Zelić’s comments were soon picked up by Latham who slammed the TV presenter.

‘Get a grip, it’s just a game of soccer,’ he responded to one of Zelić’s posts. 

‘If you want to turn soccer into politics, at least have the courage to put your name on a ballot paper,’ he said in response to another tweet.

The former Labor leader suggested ‘commentators’ were only taking issue with the World Cup because they wanted to appear to have higher moral standards when there was publicity surrounding an event.

‘Why does playing soccer in a certain location provoke much more virtue signalling (sic) commentary about politics than any daily political analysis by the same commentators about the same place (Qatar)? Why?’ he wrote.

‘It’s all in the attempt to appear virtuous, when someone is watching, that’s all.’

One Nation MP Mark Latham (pictured) slammed Zelić for 'politicising' the world cup and told her to 'get a grip'

One Nation MP Mark Latham (pictured) slammed Zelić for ‘politicising’ the world cup and told her to ‘get a grip’

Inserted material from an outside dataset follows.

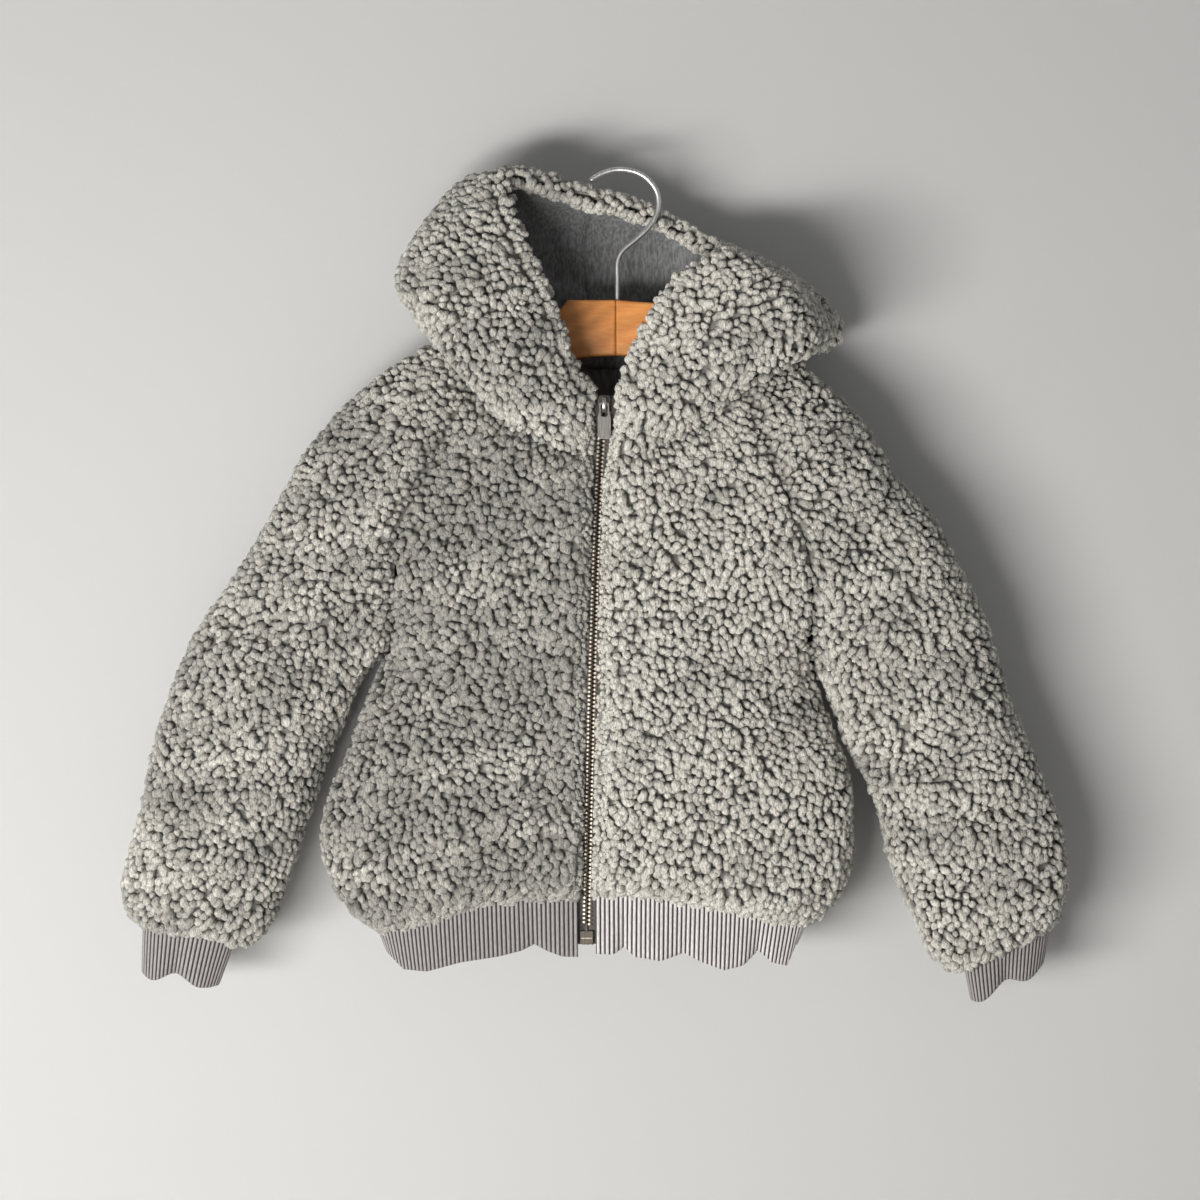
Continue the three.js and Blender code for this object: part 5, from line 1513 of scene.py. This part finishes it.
# %% Box at the foot of the zip
box_low, box_high = (np.array(corner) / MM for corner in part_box("zip_box"))
box_middle = (box_low + box_high) / 2
box_mesh = plate("zip_foot_box", rounded_box(box_middle[[0, 2]], (4.6, 4.6), 0.8), box_low[1],
                 box_high[1] - box_low[1], crown=0.15)
soften(new_piece("zip_foot_box", box_mesh, BRONZE, "garment", ["zip_box"]), 0.35)
pin_mesh = plate("zip_foot_rib", rounded_box(box_middle[[0, 2]] + [0, -0.4], (3.9, 0.55), 0.4),
                 box_low[1] - 0.5, 0.9, crown=0.6)
soften(new_piece("zip_foot_rib", pin_mesh, BRONZE, "garment"), 0.15)

# %% [markdown]
# ## Hanger
# The hanger is two pieces of flat lacquered wood glued in the middle, with rounded edges, and a
# steel wire bent to a hook. Each wood half is a rounded rectangle carried outwards from the middle,
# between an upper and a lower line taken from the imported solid.

# %% Wood
def wood_material():
    """Warm lacquered wood: long grain from stretched noise, faint darker bands, a satin coat."""
    material, tree, shader = new_material("lacquered wood", 0.42, coat=0.25)
    shader.inputs["Coat Roughness"].default_value = 0.25
    place = tree.nodes.new("ShaderNodeTexCoord")
    place.location = (-1300, 0)
    turn = add_node(tree, "ShaderNodeMapping", (-1100, 100), Scale=(0.16, 1.0, 1.0))
    grain = add_node(tree, "ShaderNodeTexNoise", (-850, 200), Scale=520.0, Detail=5.0, Roughness=0.65)
    bands_turn = add_node(tree, "ShaderNodeMapping", (-1100, -200), Scale=(1.0, 1.0, 1.0), Rotation=(0, 0.5, 0))
    bands = add_node(tree, "ShaderNodeTexWave", (-850, -150), Scale=26.0, Distortion=5.0, Detail=2.0)
    bands.bands_direction = "Z"
    ramp = add_node(tree, "ShaderNodeValToRGB", (-600, 200))
    ramp.color_ramp.elements[0].position = 0.32
    ramp.color_ramp.elements[0].color = (0.82, 0.285, 0.070, 1.0)
    ramp.color_ramp.elements[1].position = 0.68
    ramp.color_ramp.elements[1].color = (0.92, 0.405, 0.115, 1.0)
    figure = add_node(tree, "ShaderNodeValToRGB", (-600, -150))
    figure.color_ramp.elements[0].color = (0.84, 0.82, 0.80, 1.0)
    figure.color_ramp.elements[1].color = (1.0, 1.0, 1.0, 1.0)
    bump = add_node(tree, "ShaderNodeBump", (-300, -350), Strength=0.12, Distance=0.0005)
    link = tree.links.new
    link(place.outputs["Object"], turn.inputs["Vector"])
    link(place.outputs["Object"], bands_turn.inputs["Vector"])
    link(turn.outputs["Vector"], grain.inputs["Vector"])
    link(bands_turn.outputs["Vector"], bands.inputs["Vector"])
    link(grain.outputs["Fac"], ramp.inputs["Fac"])
    link(bands.outputs["Fac"], figure.inputs["Fac"])
    link(grain.outputs["Fac"], bump.inputs["Height"])
    link(bump.outputs["Normal"], shader.inputs["Normal"])
    final = multiply_colours(tree, ramp.outputs["Color"], figure.outputs["Color"], (-250, 100))
    link(final, shader.inputs["Base Color"])
    return material


WOOD = wood_material()
WOOD_STATIONS = 70
EDGE_RADIUS = 2.2
CORNER_POINTS = 5


def wood_lines(name, out):
    """Upper and lower line of a wood half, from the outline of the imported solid's front face."""
    points = node_points(name)
    face = points[points[:, 1] < points[:, 1].min() + 0.1][:, [0, 2]]
    face = np.unique(np.round(face, 2), axis=0)
    reach = out * face[:, 0]
    end = reach.max()
    end_z = face[reach > end - 4][:, 1].mean()
    middle = np.interp(reach, [0, end], [-107.0, end_z])
    upper, lower = face[face[:, 1] > middle], face[face[:, 1] <= middle]
    upper = upper[np.argsort(out * upper[:, 0])]
    lower = lower[np.argsort(out * lower[:, 0])]
    return upper, lower, end


def wood_half(name, out):
    """Rounded rectangles from the glue line outwards; the last ones shrink to close the end."""
    upper, lower, end = wood_lines(name, out)
    inside = (out * upper[:, 0]).min()
    share = np.linspace(0, 1, WOOD_STATIONS)
    reach = mix(inside, end - 0.4, share)
    top = np.interp(reach, out * upper[:, 0], upper[:, 1])
    bottom = np.interp(reach, out * lower[:, 0], lower[:, 1])
    bottom = np.minimum(bottom, top - 2 * EDGE_RADIUS - 0.5)
    turn = (np.repeat(np.arange(4), CORNER_POINTS)
            + np.tile(np.linspace(0, 1, CORNER_POINTS), 4)) * math.pi / 2
    corner = np.repeat(np.arange(4), CORNER_POINTS)
    sign_y = np.array([1, -1, -1, 1])[corner]
    sign_z = np.array([1, 1, -1, -1])[corner]
    half_height = (top - bottom)[:, None] / 2
    middle = (top + bottom)[:, None] / 2
    shrink = np.where(share > 0.97, np.sqrt(np.maximum(0.02, 1 - ((share - 0.97) / 0.03) ** 2)), 1)[:, None]
    shrink[0] = 1.0
    y = (sign_y * (6 - EDGE_RADIUS) + EDGE_RADIUS * np.cos(turn)) * shrink
    z = middle + (sign_z * (half_height - EDGE_RADIUS) + EDGE_RADIUS * np.sin(turn)) * shrink
    x = np.broadcast_to((out * reach)[:, None], z.shape)
    grid = np.stack([x, y, z], axis=-1)
    caps = np.stack([grid[0].mean(axis=0), grid[-1].mean(axis=0)])
    around = grid.shape[1]
    count = WOOD_STATIONS * around
    points = np.concatenate([grid.reshape(-1, 3), caps])
    quads = grid_quads(WOOD_STATIONS, around, closed=True)
    number = np.arange(around)
    after = (number + 1) % around
    first = np.stack([np.full(around, count), after, number], axis=-1)
    final = np.stack([np.full(around, count + 1), number, after], axis=-1)
    final[:, 1:] += count - around
    if out < 0:
        quads, first, final = quads[:, ::-1], first[:, ::-1], final[:, ::-1]
    return mesh_from(f"{name}_rounded", points, quads, np.concatenate([first, final]))


for side in ("right", "left"):
    name = f"hanger_wood_{side}"
    new_piece(f"{name}_rounded", wood_half(name, OUT[side]), WOOD, "garment", [name])

# %% Hook
WIRE_RADIUS = 1.8
HOOK_POINTS = np.array([
    (0.4, -87.7), (0.4, -74), (0.6, -61), (4.5, -53.5), (14, -45.5), (23, -36.5), (28.4, -25), (27.4, -13.5),
    (20.5, -4.2), (11, 0.7), (0, 1.8), (-9, -0.4), (-15.5, -3.8), (-19, -6.6),
])
STEEL = metal_material("polished steel wire", (0.90, 0.905, 0.91), (0.92, 0.925, 0.93), 0.38, 700.0)


def tube(name, line, radius, sides=16):
    """A round wire along a line in x and z: rings of points square to the line, a dome at each end."""
    ahead = unit(np.gradient(line, axis=0))
    beside = np.stack([-ahead[:, 1], ahead[:, 0]], axis=1)
    angle = 2 * math.pi * np.arange(sides) / sides
    thin = np.ones(len(line))
    thin[-4:] = [0.94, 0.80, 0.52, 0.06]
    off = radius * thin[:, None] * np.cos(angle)
    y = radius * thin[:, None] * np.sin(angle)
    x = line[:, :1] + beside[:, :1] * off
    z = line[:, 1:] + beside[:, 1:] * off
    grid = np.stack([x, y, z], axis=-1)
    rows = len(line)
    points = np.concatenate([grid.reshape(-1, 3), grid[:1].mean(axis=1), grid[-1:].mean(axis=1)])
    quads = grid_quads(rows, sides, closed=True)
    number = np.arange(sides)
    after = (number + 1) % sides
    first = np.stack([np.full(sides, rows * sides), after, number], axis=-1)
    final = np.stack([np.full(sides, rows * sides + 1), number + (rows - 1) * sides,
                      after + (rows - 1) * sides], axis=-1)
    return mesh_from(name, points, quads, np.concatenate([first, final]))


chord = np.concatenate([[0], np.cumsum(np.linalg.norm(np.diff(HOOK_POINTS, axis=0), axis=1) ** 0.5)])
hook_line = knot_weights(chord, np.linspace(0, chord[-1], 130)) @ HOOK_POINTS
hook_line[0, 1] = -92.0
hook_mesh = tube("hanger_hook_wire", hook_line, WIRE_RADIUS)
colour_points(hook_mesh, "crown", np.zeros((len(hook_mesh.vertices), 3)))
new_piece("hanger_hook_wire", hook_mesh, STEEL, "garment", ["hanger_hook"])

# %% [markdown]
# ## Topstitching
# A row of thread stitches holds the neck seam flat on each side. Each stitch is a small spindle that
# dips into the cloth at both ends. The pile hides some of them, as it does on the real jacket.

# %% Stitches along the neck seam
STITCH_LENGTH = 2.9
STITCH_PITCH = 3.7
STITCH_RADIUS = 0.42
STITCH_SIDES = 6


def stitch_mesh(name, middle, normals, along):
    """Spindles with three rings: radius and height follow sin(pi s) along each stitch."""
    s = np.array([0.02, 0.25, 0.5, 0.75, 0.98])
    girth = STITCH_RADIUS * (0.35 + 0.65 * np.sin(math.pi * s))
    rise = 0.55 * np.sin(math.pi * s) - 0.2
    side = np.cross(normals, along)
    line = (middle[:, None, :] + along[:, None, :] * ((s - 0.5) * STITCH_LENGTH)[:, None]
            + normals[:, None, :] * rise[:, None])
    angle = 2 * math.pi * np.arange(STITCH_SIDES) / STITCH_SIDES
    rings = (line[:, :, None, :] + side[:, None, None, :] * (girth[:, None] * np.cos(angle))[..., None]
             + normals[:, None, None, :] * (girth[:, None] * np.sin(angle))[..., None])
    count = len(middle)
    body = rings.reshape(count, -1, 3)
    points = np.concatenate([line[:, :1], body, line[:, -1:]], axis=1)
    each = points.shape[1]
    quads = grid_quads(len(s), STITCH_SIDES, closed=True) + 1
    ring = np.arange(STITCH_SIDES)
    first = np.stack([np.zeros(STITCH_SIDES, int), (ring + 1) % STITCH_SIDES + 1, ring + 1], axis=-1)
    last = each - 1 - STITCH_SIDES
    final = np.stack([np.full(STITCH_SIDES, each - 1), ring + last, (ring + 1) % STITCH_SIDES + last], axis=-1)
    shift = (np.arange(count) * each)[:, None, None]
    return mesh_from(name, points.reshape(-1, 3), (quads[None] + shift).reshape(-1, 4),
                     (np.concatenate([first, final])[None] + shift).reshape(-1, 3))


for side in ("right", "left"):
    panel = by_name[f"hood {side}"]
    points, normals, away, _ = panel_edge(panel, "bottom")
    line = points - normals * 2.0 + away * 2.4
    run = np.concatenate([[0], np.cumsum(np.linalg.norm(np.diff(line, axis=0), axis=1))])
    at = np.arange(STITCH_PITCH, run[-1] - STITCH_PITCH, STITCH_PITCH)
    middle, out = resample(line, normals, at)
    next_middle, _ = resample(line, normals, at + 0.5)
    along = unit(next_middle - middle)
    out = unit(out - along * dot(out, along))
    new_piece(f"neck_stitches_{side}", stitch_mesh(f"neck_stitches_{side}", middle, out, along), THREAD,
              "garment")


# %% [markdown]
# ## Room and light
# A pale wall stands close behind the jacket, as in the photograph, and a pale floor below it. The
# wall is clear from behind, so that the back can be looked at too. A large soft window at the upper
# left gives the gentle shade on the right of each fold, and the pale room fills the rest.

# %% Wall and floor
WALL_Y = 66.0
FLOOR_Z = -980.0


def stage_plane(name, corners, material):
    mesh = mesh_from(name, np.array(corners, float), np.array([[0, 1, 2, 3]]))
    mesh.materials.append(material)
    plane = bpy.data.objects.new(name, mesh)
    bpy.context.scene.collection.objects.link(plane)
    return plane


def wall_paint():
    material, tree, shader = new_material("pale wall paint", 0.9)
    shader.inputs["Base Color"].default_value = (0.575, 0.573, 0.567, 1.0)
    clear = tree.nodes.new("ShaderNodeBsdfTransparent")
    behind = tree.nodes.new("ShaderNodeNewGeometry")
    choose = tree.nodes.new("ShaderNodeMixShader")
    plaster = add_node(tree, "ShaderNodeTexNoise", (-600, -200), Scale=18.0, Detail=4.0)
    bump = add_node(tree, "ShaderNodeBump", (-300, -200), Strength=0.12, Distance=0.002)
    tree.links.new(plaster.outputs["Fac"], bump.inputs["Height"])
    tree.links.new(bump.outputs["Normal"], shader.inputs["Normal"])
    path = tree.nodes.new("ShaderNodeLightPath")
    either = tree.nodes.new("ShaderNodeMath")
    either.operation = "MAXIMUM"
    tree.links.new(behind.outputs["Backfacing"], either.inputs[0])
    tree.links.new(path.outputs["Is Shadow Ray"], either.inputs[1])
    tree.links.new(either.outputs[0], choose.inputs[0])
    tree.links.new(shader.outputs[0], choose.inputs[1])
    tree.links.new(clear.outputs[0], choose.inputs[2])
    tree.links.new(choose.outputs[0], tree.nodes["Material Output"].inputs["Surface"])
    return material


def floor_paint():
    material, tree, shader = new_material("pale floor", 0.85)
    shader.inputs["Base Color"].default_value = (0.70, 0.695, 0.685, 1.0)
    return material


back_wall = stage_plane("wall", [
    (-3000, WALL_Y, FLOOR_Z), (3000, WALL_Y, FLOOR_Z), (3000, WALL_Y, 2200), (-3000, WALL_Y, 2200),
], wall_paint())
floor = stage_plane("floor", [
    (-3000, -4000, FLOOR_Z), (3000, -4000, FLOOR_Z), (3000, 3000, FLOOR_Z), (-3000, 3000, FLOOR_Z),
], floor_paint())

# %% Lights
def area_light(name, place, aim, width, height, power, colour):
    """A soft window: a rectangle of light at a place, turned to its aim, both in metres."""
    data = bpy.data.lights.new(name, "AREA")
    data.shape = "RECTANGLE"
    data.size, data.size_y = width, height
    data.energy = power
    data.color = colour
    light = bpy.data.objects.new(name, data)
    light.location = place
    light.rotation_euler = (Vector(aim) - Vector(place)).to_track_quat("-Z", "Y").to_euler()
    bpy.context.scene.collection.objects.link(light)
    return light


area_light("window", (-0.9, -1.7, -0.79), (0.0, 0.0, -0.5), 1.3, 0.34, 40.0, (1.0, 0.985, 0.96))
area_light("room", (1.6, -2.6, 0.4), (0.0, 0.0, -0.3), 2.4, 2.4, 3.0, (0.95, 0.97, 1.0))
area_light("behind", (0.3, 2.2, 0.9), (0.0, 0.0, -0.3), 2.0, 2.0, 3.0, (1.0, 1.0, 1.0)).visible_camera = False
world = bpy.data.worlds.new("room")
world.use_nodes = True
world.node_tree.nodes["Background"].inputs["Color"].default_value = (0.98, 0.99, 1.0, 1.0)
world.node_tree.nodes["Background"].inputs["Strength"].default_value = 0.20
bpy.context.scene.world = world
bpy.context.scene.view_settings.view_transform = "Standard"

It is believed as many as 6500 workers from India, Pakistan, Nepal, Bangladesh and Sri Lanka have died in Qatar since it was awarded World Cup hosting duties in 2010 (pictured, workers near the Katara Towers in the Qatari coastal city of Lusail this week)

It is believed as many as 6500 workers from India, Pakistan, Nepal, Bangladesh and Sri Lanka have died in Qatar since it was awarded World Cup hosting duties in 2010 (pictured, workers near the Katara Towers in the Qatari coastal city of Lusail this week)

Zelić’s critique came after government data revealed an estimated 6,500 migrant workers from India, Pakistan, Nepal, Bangladesh and Sri Lanka had died working on Qatar’s $470 million construction sites for the world cup.

Those deaths had been recorded since it was announced Qatar would be hosting the global sporting event back in 2010. 

Qatar also copped outrage over human rights issues, including its treatment of gay people and women, and still enforcing the death penalty to Muslims who didn’t strictly follow Islamic law. 

There were also complaints about the lack of facilities and the nation’s hot desert conditions. 

That fury has also extended to FIFA for giving Qatar hosting rights.

The Socceroos released a combined statement in the form of a video last month where 15 players slammed the Gulf state’s rights record and vented over the deaths of imported workers and their poor working conditions.

The Socceroos made their stance crystal clear in a group message featuring the likes of Bailey Wright, Jamie Maclaren, Jackson Irvine, Craig Goodwin, Andrew Redmayne and Mathew Leckie (pictured middle)

The Socceroos made their stance crystal clear in a group message featuring the likes of Bailey Wright, Jamie Maclaren, Jackson Irvine, Craig Goodwin, Andrew Redmayne and Mathew Leckie (pictured middle)

The collective message from the Socceroos in the video was clear – the decision to award World Cup hosting rights to Qatar has ‘resulted in the suffering and harm of countless workers’, while also mentioning that homosexuality is illegal in the country.

‘We stand with FIFPro, the Building and Wood Workers International, and the International Trade Union Confederation, seeking to embed reforms and establish a lasting legacy in Qatar,’ the video outlined. 

‘This must include establishing a migrant resource centre, effective remedy for those who have been denied their rights and the decriminalisation of all same-sex relationships.

‘These are the basic rights that should be afforded to all and will ensure continued progress in Qatar…[and] a legacy that goes well beyond the final whistle of the 2022 FIFA World Cup.’

Qatar’s World Cup organisers responded by saying efforts were being made to improve conditions for foreign contract workers but progress would take time.

‘New laws and reforms often take time to bed in, and robust implementation of labour laws is a global challenge – including in Australia,’ the statement read. 

‘No country is perfect, and every country – hosts of major events or not – has its challenges.’